3. Johnny Paycheck – Take This Job and Shove It
If you’ve ever dreamt of telling your boss exactly what they can do with their job, Johnny Paycheck’s Take This Job and Shove It is the song for you. “You better not try to stand in my way / As I’m walking out the door / Take this job and shove it / I ain’t working here no more,” Paycheck sings, summing up the fantasy of every disgruntled employee that’s ever drawn a paycheck. Released in November 1977, it spent two weeks at number one on the country charts – the first (and last) of Paycheck’s songs to hit the top of the charts. The title has since inspired a movie, several books, an episode of the TV show “Hannah Montana,” and several thousand resignations.
2. Dolly Parton – 9 to 5
Dolly Parton composed 9 to 5 for the 1980 comedy film of the same name. It may have been delivered with her signature sweetness and charm, but the lyrics (“They got you where they want you/ It’s a rich man’s game / No matter what they call it / And you spend your life / Puttin’ money in his wallet”) seethe with righteous anger. Since picking up Grammy Awards for Best Country Song and Best Country Vocal Performance in 1980, it’s become an anthem for office workers everywhere, uniting all underpaid, underrepresented employees in a battle cry for fairer working conditions.

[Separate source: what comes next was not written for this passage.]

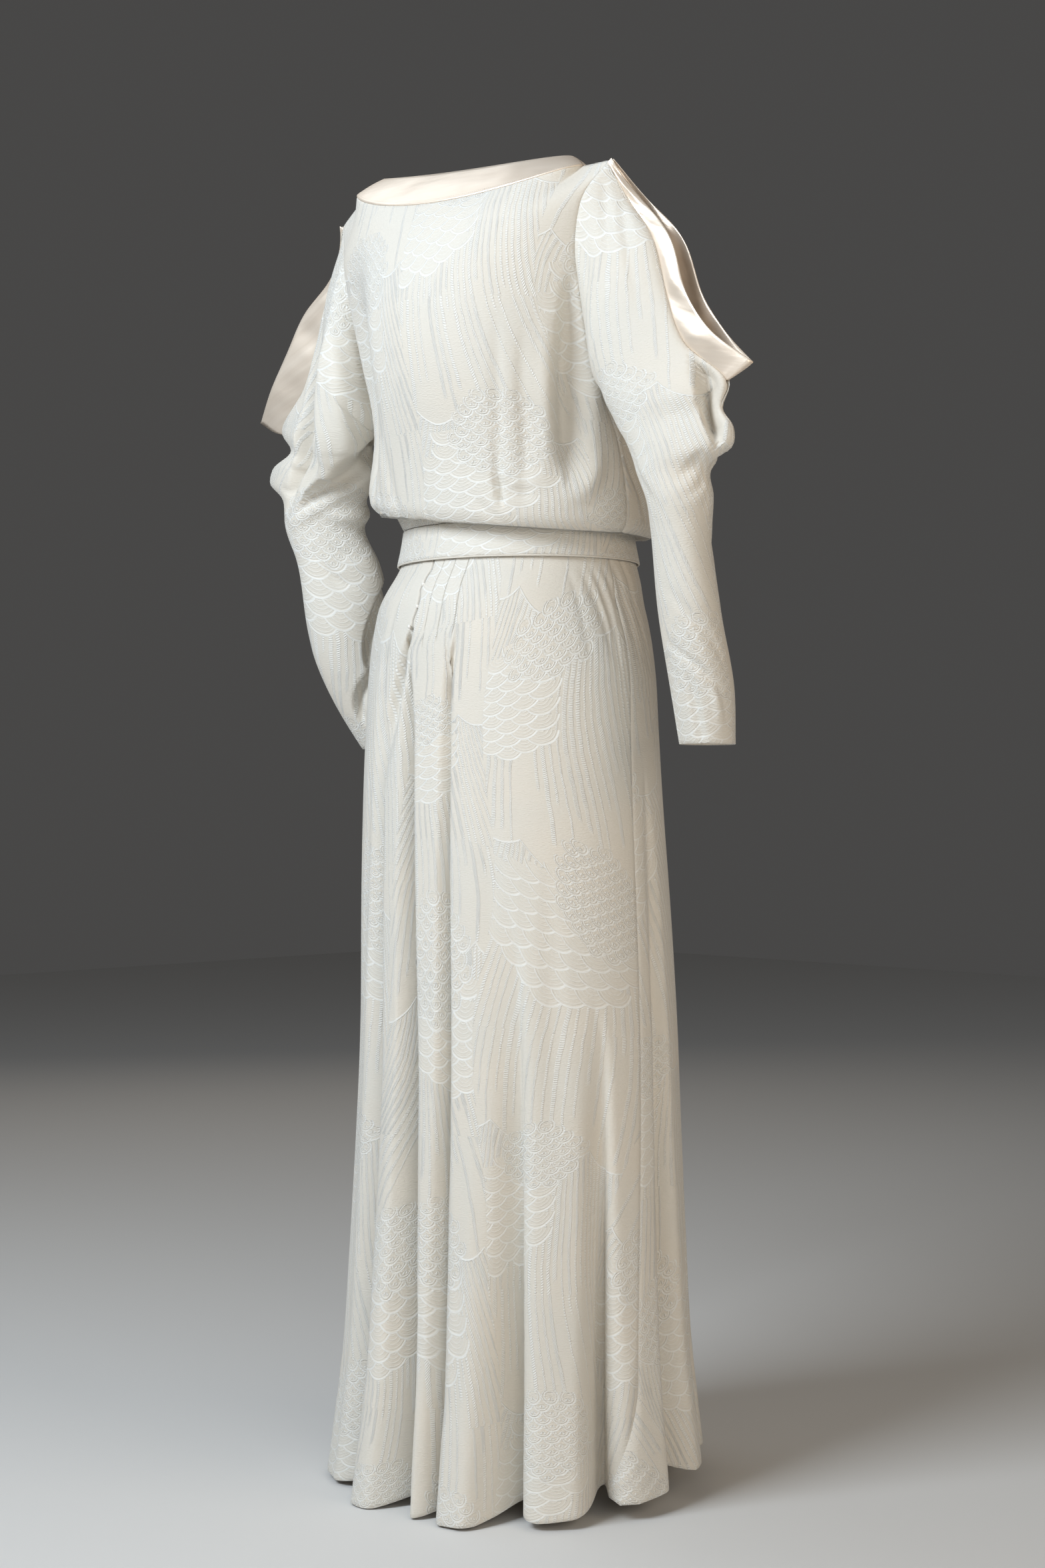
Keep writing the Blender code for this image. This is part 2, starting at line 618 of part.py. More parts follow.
for panel in (bodice_back, bodice_front):
    panel.trim(0, 1)
    panel.trim((slice(None), 0), (slice(None), 1))
    panel.trim((slice(None), -1), (slice(None), -2))
for band in (neckband_back, neckband_front):
    band.trim(-1, 0, BAND_SEAM)
    band.trim((slice(None), 0), (slice(None), 1))
    band.trim((slice(None), -1), (slice(None), -2))
walls["bodice_back"] = (bodice_back, CREPE_LOOK)
walls["bodice_front"] = (bodice_front, CREPE_LOOK)
walls["neckband_back"] = (neckband_back, SATIN_LOOK)
walls["neckband_front"] = (neckband_front, SATIN_LOOK)

# Skirt: two back panels that meet at the centre-back closure, and a front panel.
right_places = np.array(BACK_RIGHT_PLACES) / BACK_RIGHT_PLACES[-1]
left_places = 1 - np.array(BACK_LEFT_PLACES[::-1]) / BACK_LEFT_PLACES[-1]
skirt_right = skirt_panel(right_places, "closure", "right seam")
skirt_left = skirt_panel(left_places, "left seam", "closure")
skirt_front = skirt_panel(np.linspace(0, 1, FRONT_COLUMNS + 1), "right seam", "left seam, round")
every_row = slice(None)
sew(skirt_left, (every_row, -1), skirt_right, (every_row, 0))
sew(skirt_right, (every_row, -1), skirt_front, (every_row, 0))
sew(skirt_front, (every_row, -1), skirt_left, (every_row, 0))
for name, panel in (
    ("skirt_back_right", skirt_right),
    ("skirt_back_left", skirt_left),
    ("skirt_front", skirt_front),
):
    panel.trim((every_row, 0), (every_row, 1))
    panel.trim((every_row, -1), (every_row, -2))
    walls[name] = (panel, CREPE_LOOK)

# Belt: a band of the dress cloth with a piped lower edge.
belt_grid = np.array([belt_ring(row, BELT_COLUMNS) for row in BELT_ROWS])
belt_turns = np.concatenate([belt_grid[:, -1:], belt_grid, belt_grid[:, :1]], axis=1)
belt = Panel(belt_grid, CREPE)
belt.normals = grid_normals(belt_turns)[:, 1:-1]
piping_line = belt_ring(PIPING_ROW, BELT_COLUMNS)

for name, (panel, look) in walls.items():
    add_wall(name, panel, look)
add_wall("belt", belt, CREPE_LOOK, wrap=True)
add_tube("belt_piping", piping_line, PIPING_RADIUS, PIPING_SIDES, CREPE_LOOK)
for number, height in enumerate(BUTTON_HEIGHTS, 1):
    add_button(f"button_{number}", height)
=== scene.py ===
"""The looks of the evening dress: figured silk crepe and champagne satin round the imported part."""

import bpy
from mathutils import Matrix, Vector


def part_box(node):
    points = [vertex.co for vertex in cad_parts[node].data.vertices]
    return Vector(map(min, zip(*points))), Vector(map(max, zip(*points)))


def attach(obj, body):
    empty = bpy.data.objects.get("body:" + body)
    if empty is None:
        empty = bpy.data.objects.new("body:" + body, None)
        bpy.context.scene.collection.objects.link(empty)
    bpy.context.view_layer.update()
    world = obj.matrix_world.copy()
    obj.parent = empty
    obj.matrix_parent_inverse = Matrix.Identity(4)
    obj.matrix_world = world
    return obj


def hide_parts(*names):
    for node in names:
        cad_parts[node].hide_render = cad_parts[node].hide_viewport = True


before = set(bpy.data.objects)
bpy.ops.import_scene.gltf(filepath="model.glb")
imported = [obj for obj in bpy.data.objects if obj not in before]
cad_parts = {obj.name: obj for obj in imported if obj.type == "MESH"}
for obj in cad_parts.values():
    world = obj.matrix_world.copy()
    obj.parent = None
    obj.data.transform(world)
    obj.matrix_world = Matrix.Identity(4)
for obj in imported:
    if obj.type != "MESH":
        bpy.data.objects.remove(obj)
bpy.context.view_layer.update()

import math
from collections import namedtuple

import bmesh
import bpy
import numpy as np
from mathutils import Vector

# -------- room
# A plain pale floor just under the hem, one soft lamp high on the left of the back view and
# weaker ones round the other sides, and a level camera behind the wearer's right shoulder.
scene = bpy.context.scene
scene.view_settings.view_transform = "Standard"
LEFT_OF_VIEW = Vector((0.7071, 0.7071, 0.0))
TOWARDS_CAMERA = Vector((-0.7071, 0.7071, 0.0))
LAMP_AIM = Vector((0.0, -0.05, -0.6))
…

1. The Beatles – A Hard Days Night
Openers don’t get much better than “It’s been a hard day’s night/And I’ve been working like a dog.” Ringo Starr came up with the title after a particularly hard day in the studio. “I came up still thinking it was day I suppose, and I said ‘It’s been a hard day… and I looked around and saw it was dark so I said, …night!” So we came to A Hard Day’s Night,” he’s explained. The band liked the song enough to use it as the title for both a film and an album, while their fans liked it enough to send it to the top of the charts in both the United Kingdom and the United States.